* Begin *
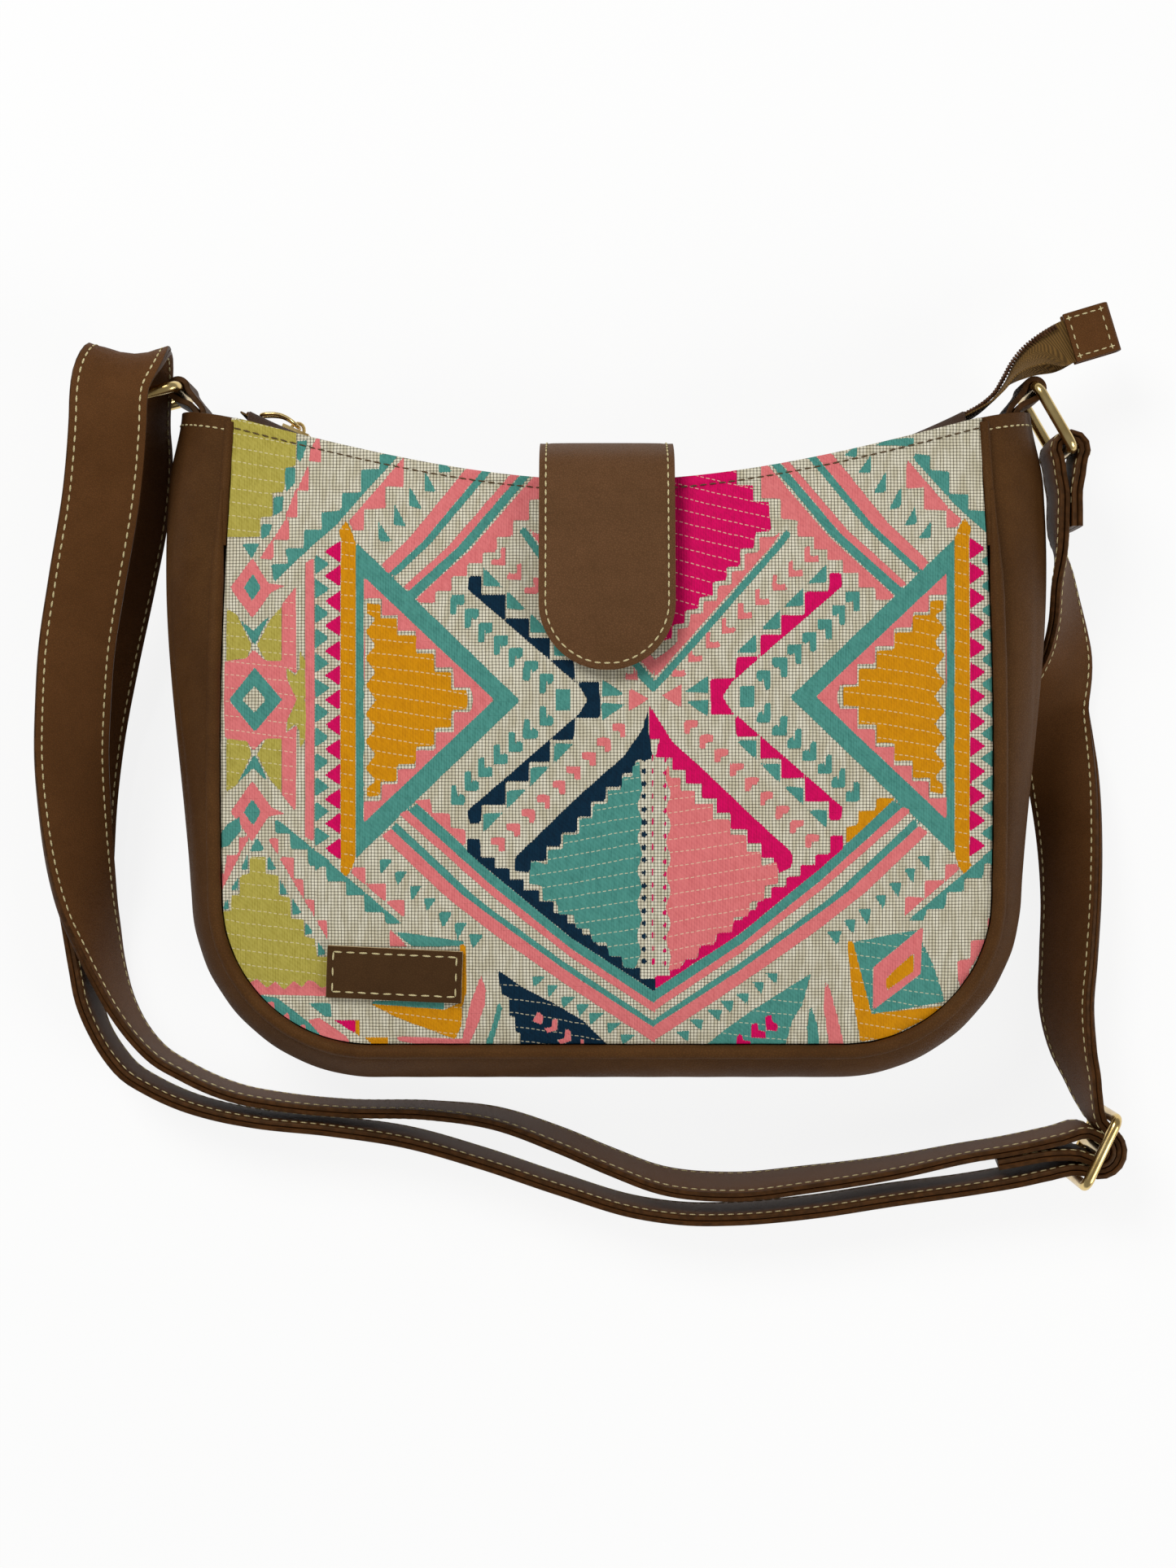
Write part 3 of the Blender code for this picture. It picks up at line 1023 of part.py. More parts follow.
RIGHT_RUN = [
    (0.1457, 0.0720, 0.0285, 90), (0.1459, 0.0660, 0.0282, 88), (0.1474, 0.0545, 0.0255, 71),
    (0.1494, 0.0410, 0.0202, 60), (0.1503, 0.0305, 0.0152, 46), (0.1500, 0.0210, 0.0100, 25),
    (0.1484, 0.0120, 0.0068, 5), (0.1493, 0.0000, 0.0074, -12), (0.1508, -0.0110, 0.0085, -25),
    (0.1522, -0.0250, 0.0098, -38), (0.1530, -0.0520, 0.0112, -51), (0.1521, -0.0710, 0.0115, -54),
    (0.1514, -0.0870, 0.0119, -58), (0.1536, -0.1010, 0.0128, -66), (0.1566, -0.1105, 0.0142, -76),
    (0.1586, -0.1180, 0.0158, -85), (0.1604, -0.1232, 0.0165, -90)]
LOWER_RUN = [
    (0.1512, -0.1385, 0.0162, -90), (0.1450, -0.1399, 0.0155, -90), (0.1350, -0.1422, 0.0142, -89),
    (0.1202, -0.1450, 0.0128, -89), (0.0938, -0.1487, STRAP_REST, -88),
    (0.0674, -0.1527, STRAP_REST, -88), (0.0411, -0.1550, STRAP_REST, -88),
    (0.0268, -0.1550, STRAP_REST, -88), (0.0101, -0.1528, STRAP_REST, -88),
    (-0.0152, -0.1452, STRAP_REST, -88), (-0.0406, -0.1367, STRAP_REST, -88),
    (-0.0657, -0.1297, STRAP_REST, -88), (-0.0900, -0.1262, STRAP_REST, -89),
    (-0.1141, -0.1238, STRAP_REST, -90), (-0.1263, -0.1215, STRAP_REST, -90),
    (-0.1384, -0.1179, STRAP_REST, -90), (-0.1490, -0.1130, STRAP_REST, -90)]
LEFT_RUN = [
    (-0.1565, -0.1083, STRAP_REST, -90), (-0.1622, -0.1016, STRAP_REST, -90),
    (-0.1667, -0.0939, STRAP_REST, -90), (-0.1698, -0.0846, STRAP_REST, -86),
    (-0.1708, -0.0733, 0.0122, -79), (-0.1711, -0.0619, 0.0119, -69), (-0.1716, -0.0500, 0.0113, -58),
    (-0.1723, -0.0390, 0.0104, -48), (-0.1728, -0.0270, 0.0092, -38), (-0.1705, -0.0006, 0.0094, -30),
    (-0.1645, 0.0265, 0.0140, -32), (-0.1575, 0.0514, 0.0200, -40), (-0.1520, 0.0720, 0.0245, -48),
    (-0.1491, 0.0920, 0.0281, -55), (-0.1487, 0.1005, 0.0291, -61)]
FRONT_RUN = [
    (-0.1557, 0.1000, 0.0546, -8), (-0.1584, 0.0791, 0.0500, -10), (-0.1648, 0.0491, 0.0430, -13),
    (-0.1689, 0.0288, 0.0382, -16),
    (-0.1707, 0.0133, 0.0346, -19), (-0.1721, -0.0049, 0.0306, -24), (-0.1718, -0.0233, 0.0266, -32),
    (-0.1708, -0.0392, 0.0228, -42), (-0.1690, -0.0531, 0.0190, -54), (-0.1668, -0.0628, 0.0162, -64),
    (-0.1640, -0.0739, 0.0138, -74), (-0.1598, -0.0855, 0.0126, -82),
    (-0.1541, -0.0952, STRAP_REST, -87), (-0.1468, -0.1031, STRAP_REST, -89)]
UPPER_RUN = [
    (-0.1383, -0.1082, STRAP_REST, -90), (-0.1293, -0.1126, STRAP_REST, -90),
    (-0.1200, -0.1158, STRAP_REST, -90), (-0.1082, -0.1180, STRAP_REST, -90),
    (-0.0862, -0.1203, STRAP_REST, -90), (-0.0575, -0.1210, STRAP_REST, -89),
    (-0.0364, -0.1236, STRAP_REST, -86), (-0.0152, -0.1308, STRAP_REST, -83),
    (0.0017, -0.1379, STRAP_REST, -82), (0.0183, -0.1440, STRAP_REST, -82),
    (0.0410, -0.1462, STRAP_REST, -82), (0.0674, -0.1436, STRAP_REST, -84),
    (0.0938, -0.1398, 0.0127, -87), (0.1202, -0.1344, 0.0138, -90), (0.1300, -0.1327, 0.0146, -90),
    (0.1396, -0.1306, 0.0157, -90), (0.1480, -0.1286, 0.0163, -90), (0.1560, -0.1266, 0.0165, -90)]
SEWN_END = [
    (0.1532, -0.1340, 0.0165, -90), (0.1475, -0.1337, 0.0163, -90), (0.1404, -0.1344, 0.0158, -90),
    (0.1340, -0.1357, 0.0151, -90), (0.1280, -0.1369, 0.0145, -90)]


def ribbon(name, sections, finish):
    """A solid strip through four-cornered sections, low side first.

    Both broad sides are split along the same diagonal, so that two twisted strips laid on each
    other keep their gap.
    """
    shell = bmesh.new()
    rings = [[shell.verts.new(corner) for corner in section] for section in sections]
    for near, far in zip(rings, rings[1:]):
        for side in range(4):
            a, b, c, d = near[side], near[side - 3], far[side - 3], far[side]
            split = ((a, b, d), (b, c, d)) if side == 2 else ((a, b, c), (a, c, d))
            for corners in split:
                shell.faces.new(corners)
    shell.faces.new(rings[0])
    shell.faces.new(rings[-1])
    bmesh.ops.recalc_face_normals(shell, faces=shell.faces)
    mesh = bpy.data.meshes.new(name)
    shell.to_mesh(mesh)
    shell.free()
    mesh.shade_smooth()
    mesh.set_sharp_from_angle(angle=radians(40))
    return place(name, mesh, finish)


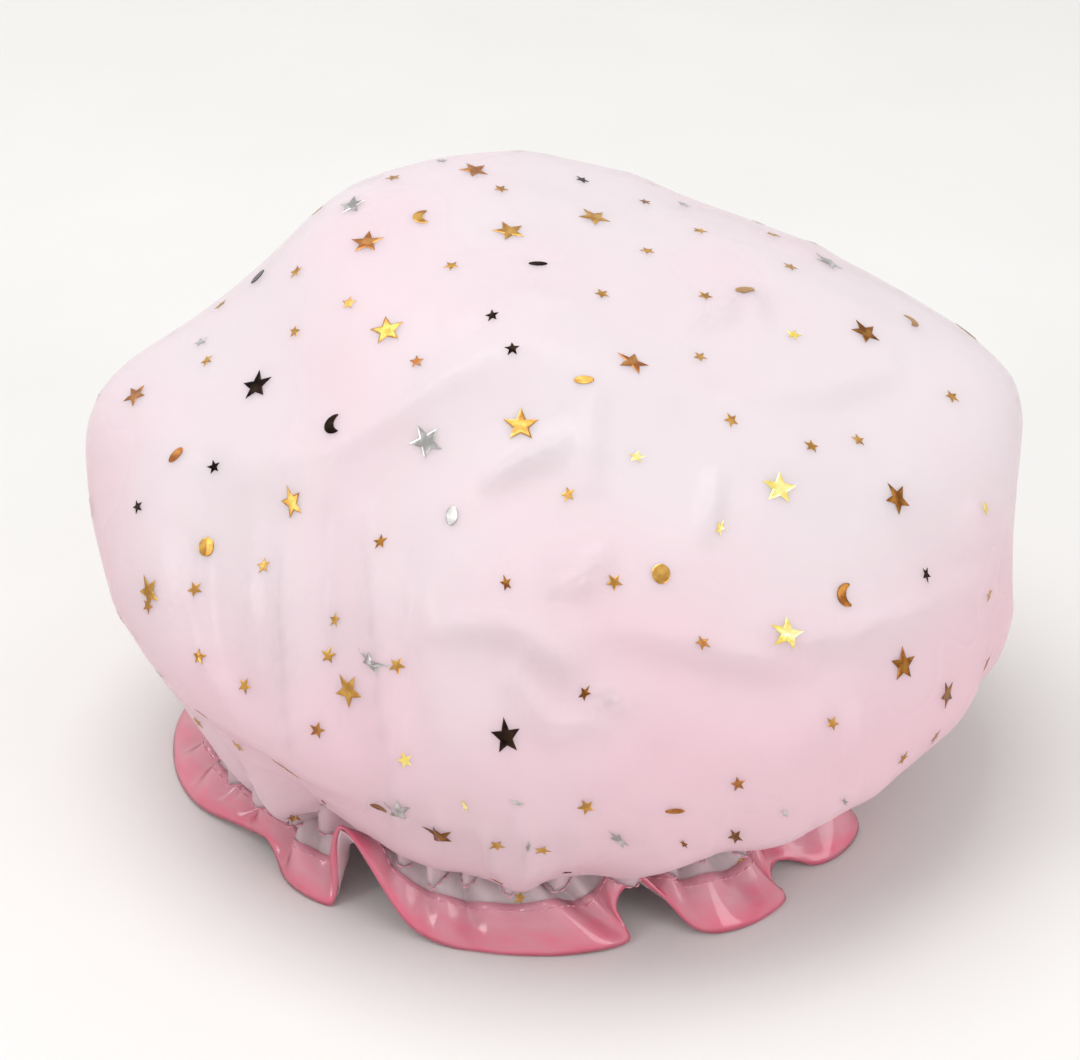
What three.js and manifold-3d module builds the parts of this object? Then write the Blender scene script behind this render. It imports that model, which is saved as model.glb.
* End *
:: EXERCISE REQUIREMENTS ::
Identify and copy all lines with the word "that".

:: EXPECTED ANSWER ::
    Both broad sides are split along the same diagonal, so that two twisted strips laid on each
What three.js and manifold-3d module builds the parts of this object? Then write the Blender scene script behind this render. It imports that model, which is saved as model.glb.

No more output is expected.